Today marks another change in our collective lives.  After today you will have a new minister in your pulpit.  She will begin the process of learning many new names and hearing many new life stories.  Just like I have been…she will be given the opportunity to serve you and your families…and the opportunity to make new friendships.  Know this…though there may be stumbles along the way… God will be with you and her all the way…through times of joy and the times of sorrow.

I thank God for being with you and me through our changes and thank you for allowing me into your lives.

If history and experience alone are not enough…hear once again the words of our Lord and Savior Jesus Christ…as Matthew has reported them…”I am with you always…to the end of the age.”

When Jesus gave the disciples that reassurance he also gave them instructions… instructions that are so important today.  “Go…make disciples.”

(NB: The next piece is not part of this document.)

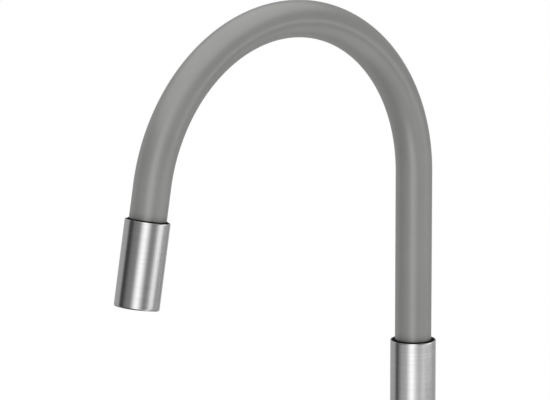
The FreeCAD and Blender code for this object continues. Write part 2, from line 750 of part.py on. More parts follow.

It is by following those instructions that you will assure God’s kingdom becomes reality…in this church…in our community…in our state…and in our nation.  You see…there are those who for their own misguided reasons…will attempt to thwart God… with complacency…with tolerance of injustice…with discrimination…with hate…with bigotry…with hurtful words…with violence.

A man of our lifetimes to whom all of that happened…Rev. Martin Luther King, Jr. said it so well when he said, “Hate doesn’t overcome hate.  Only love can do that.”

And another…who suffered a similar fate…on our behalf…Jesus Christ…showed us how to love.  It’s up to each of us to GO!  Make disciples every day as you walk with God.

Just as he was with Richard O’Brien…with Ace…with Bob Miller…with Sinclair Lewis…with Doug Bowling and with me…Jesus will be with you and with Reverend Brenda Curtis every day… through all that changes.